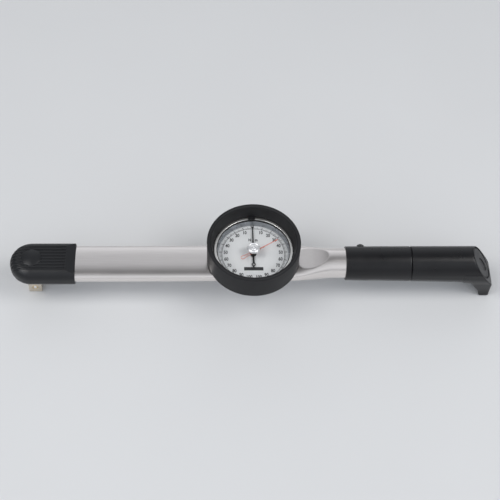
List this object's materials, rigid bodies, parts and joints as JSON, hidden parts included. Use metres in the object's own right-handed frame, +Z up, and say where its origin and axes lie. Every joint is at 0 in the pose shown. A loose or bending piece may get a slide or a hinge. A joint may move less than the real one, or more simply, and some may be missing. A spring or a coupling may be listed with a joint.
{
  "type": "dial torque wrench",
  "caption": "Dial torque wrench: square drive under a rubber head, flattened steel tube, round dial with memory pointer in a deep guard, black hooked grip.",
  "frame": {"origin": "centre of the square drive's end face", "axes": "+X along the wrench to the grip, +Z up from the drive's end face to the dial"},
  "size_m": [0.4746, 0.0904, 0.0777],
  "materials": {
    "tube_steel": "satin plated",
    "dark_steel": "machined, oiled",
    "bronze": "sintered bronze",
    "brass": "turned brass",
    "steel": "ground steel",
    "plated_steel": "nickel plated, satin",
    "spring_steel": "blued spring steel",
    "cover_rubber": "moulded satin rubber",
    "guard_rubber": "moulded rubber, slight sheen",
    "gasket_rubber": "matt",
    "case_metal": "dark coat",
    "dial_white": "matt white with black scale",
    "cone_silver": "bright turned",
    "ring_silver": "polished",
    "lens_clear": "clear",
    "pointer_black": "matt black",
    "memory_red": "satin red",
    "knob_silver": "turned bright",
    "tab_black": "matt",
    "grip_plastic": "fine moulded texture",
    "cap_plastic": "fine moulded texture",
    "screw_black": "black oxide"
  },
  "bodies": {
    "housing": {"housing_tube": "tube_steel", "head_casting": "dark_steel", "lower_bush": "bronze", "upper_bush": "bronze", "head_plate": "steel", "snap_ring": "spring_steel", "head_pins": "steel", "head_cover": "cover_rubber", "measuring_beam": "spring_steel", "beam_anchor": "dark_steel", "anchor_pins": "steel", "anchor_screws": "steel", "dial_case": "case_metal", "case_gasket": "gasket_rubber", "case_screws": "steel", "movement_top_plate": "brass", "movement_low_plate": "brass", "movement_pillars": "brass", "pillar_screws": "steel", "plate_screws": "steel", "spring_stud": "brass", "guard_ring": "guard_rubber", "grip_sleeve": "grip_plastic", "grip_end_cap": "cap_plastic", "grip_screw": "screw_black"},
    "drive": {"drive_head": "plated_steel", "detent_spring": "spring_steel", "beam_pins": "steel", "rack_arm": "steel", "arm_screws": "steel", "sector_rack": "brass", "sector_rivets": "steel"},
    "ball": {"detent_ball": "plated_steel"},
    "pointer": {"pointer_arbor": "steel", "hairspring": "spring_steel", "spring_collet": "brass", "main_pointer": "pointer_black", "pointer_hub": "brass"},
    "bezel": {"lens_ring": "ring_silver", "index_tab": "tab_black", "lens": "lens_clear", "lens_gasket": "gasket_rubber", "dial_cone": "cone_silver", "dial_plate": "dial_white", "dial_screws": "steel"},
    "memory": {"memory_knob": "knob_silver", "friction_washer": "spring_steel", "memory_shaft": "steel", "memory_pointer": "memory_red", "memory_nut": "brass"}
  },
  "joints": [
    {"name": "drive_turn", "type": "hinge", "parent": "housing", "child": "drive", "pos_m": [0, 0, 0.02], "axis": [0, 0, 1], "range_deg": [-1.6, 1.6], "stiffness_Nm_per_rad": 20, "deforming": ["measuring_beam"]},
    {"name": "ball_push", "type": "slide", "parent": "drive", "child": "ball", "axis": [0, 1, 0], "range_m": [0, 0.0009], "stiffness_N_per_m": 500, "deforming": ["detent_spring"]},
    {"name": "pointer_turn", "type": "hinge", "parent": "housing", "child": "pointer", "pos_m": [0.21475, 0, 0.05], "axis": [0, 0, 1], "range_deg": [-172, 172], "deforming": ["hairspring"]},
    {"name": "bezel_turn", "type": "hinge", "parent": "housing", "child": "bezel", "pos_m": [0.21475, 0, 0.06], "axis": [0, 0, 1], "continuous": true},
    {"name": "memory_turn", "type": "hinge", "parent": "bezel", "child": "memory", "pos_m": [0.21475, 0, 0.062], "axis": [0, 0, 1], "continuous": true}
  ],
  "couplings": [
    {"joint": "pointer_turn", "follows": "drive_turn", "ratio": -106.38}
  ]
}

————

> OBJECTIVE
Return all of the data exactly as it reads.

> SOLUTION FOR THIS TASK
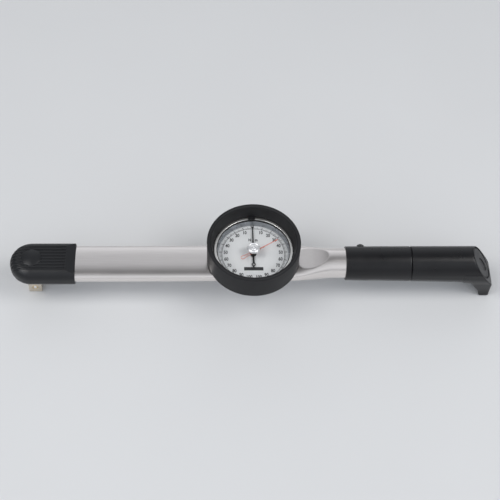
List this object's materials, rigid bodies, parts and joints as JSON, hidden parts included. Use metres in the object's own right-handed frame, +Z up, and say where its origin and axes lie. Every joint is at 0 in the pose shown. A loose or bending piece may get a slide or a hinge. A joint may move less than the real one, or more simply, and some may be missing. A spring or a coupling may be listed with a joint.
{
  "type": "dial torque wrench",
  "caption": "Dial torque wrench: square drive under a rubber head, flattened steel tube, round dial with memory pointer in a deep guard, black hooked grip.",
  "frame": {"origin": "centre of the square drive's end face", "axes": "+X along the wrench to the grip, +Z up from the drive's end face to the dial"},
  "size_m": [0.4746, 0.0904, 0.0777],
  "materials": {
    "tube_steel": "satin plated",
    "dark_steel": "machined, oiled",
    "bronze": "sintered bronze",
    "brass": "turned brass",
    "steel": "ground steel",
    "plated_steel": "nickel plated, satin",
    "spring_steel": "blued spring steel",
    "cover_rubber": "moulded satin rubber",
    "guard_rubber": "moulded rubber, slight sheen",
    "gasket_rubber": "matt",
    "case_metal": "dark coat",
    "dial_white": "matt white with black scale",
    "cone_silver": "bright turned",
    "ring_silver": "polished",
    "lens_clear": "clear",
    "pointer_black": "matt black",
    "memory_red": "satin red",
    "knob_silver": "turned bright",
    "tab_black": "matt",
    "grip_plastic": "fine moulded texture",
    "cap_plastic": "fine moulded texture",
    "screw_black": "black oxide"
  },
  "bodies": {
    "housing": {"housing_tube": "tube_steel", "head_casting": "dark_steel", "lower_bush": "bronze", "upper_bush": "bronze", "head_plate": "steel", "snap_ring": "spring_steel", "head_pins": "steel", "head_cover": "cover_rubber", "measuring_beam": "spring_steel", "beam_anchor": "dark_steel", "anchor_pins": "steel", "anchor_screws": "steel", "dial_case": "case_metal", "case_gasket": "gasket_rubber", "case_screws": "steel", "movement_top_plate": "brass", "movement_low_plate": "brass", "movement_pillars": "brass", "pillar_screws": "steel", "plate_screws": "steel", "spring_stud": "brass", "guard_ring": "guard_rubber", "grip_sleeve": "grip_plastic", "grip_end_cap": "cap_plastic", "grip_screw": "screw_black"},
    "drive": {"drive_head": "plated_steel", "detent_spring": "spring_steel", "beam_pins": "steel", "rack_arm": "steel", "arm_screws": "steel", "sector_rack": "brass", "sector_rivets": "steel"},
    "ball": {"detent_ball": "plated_steel"},
    "pointer": {"pointer_arbor": "steel", "hairspring": "spring_steel", "spring_collet": "brass", "main_pointer": "pointer_black", "pointer_hub": "brass"},
    "bezel": {"lens_ring": "ring_silver", "index_tab": "tab_black", "lens": "lens_clear", "lens_gasket": "gasket_rubber", "dial_cone": "cone_silver", "dial_plate": "dial_white", "dial_screws": "steel"},
    "memory": {"memory_knob": "knob_silver", "friction_washer": "spring_steel", "memory_shaft": "steel", "memory_pointer": "memory_red", "memory_nut": "brass"}
  },
  "joints": [
    {"name": "drive_turn", "type": "hinge", "parent": "housing", "child": "drive", "pos_m": [0, 0, 0.02], "axis": [0, 0, 1], "range_deg": [-1.6, 1.6], "stiffness_Nm_per_rad": 20, "deforming": ["measuring_beam"]},
    {"name": "ball_push", "type": "slide", "parent": "drive", "child": "ball", "axis": [0, 1, 0], "range_m": [0, 0.0009], "stiffness_N_per_m": 500, "deforming": ["detent_spring"]},
    {"name": "pointer_turn", "type": "hinge", "parent": "housing", "child": "pointer", "pos_m": [0.21475, 0, 0.05], "axis": [0, 0, 1], "range_deg": [-172, 172], "deforming": ["hairspring"]},
    {"name": "bezel_turn", "type": "hinge", "parent": "housing", "child": "bezel", "pos_m": [0.21475, 0, 0.06], "axis": [0, 0, 1], "continuous": true},
    {"name": "memory_turn", "type": "hinge", "parent": "bezel", "child": "memory", "pos_m": [0.21475, 0, 0.062], "axis": [0, 0, 1], "continuous": true}
  ],
  "couplings": [
    {"joint": "pointer_turn", "follows": "drive_turn", "ratio": -106.38}
  ]
}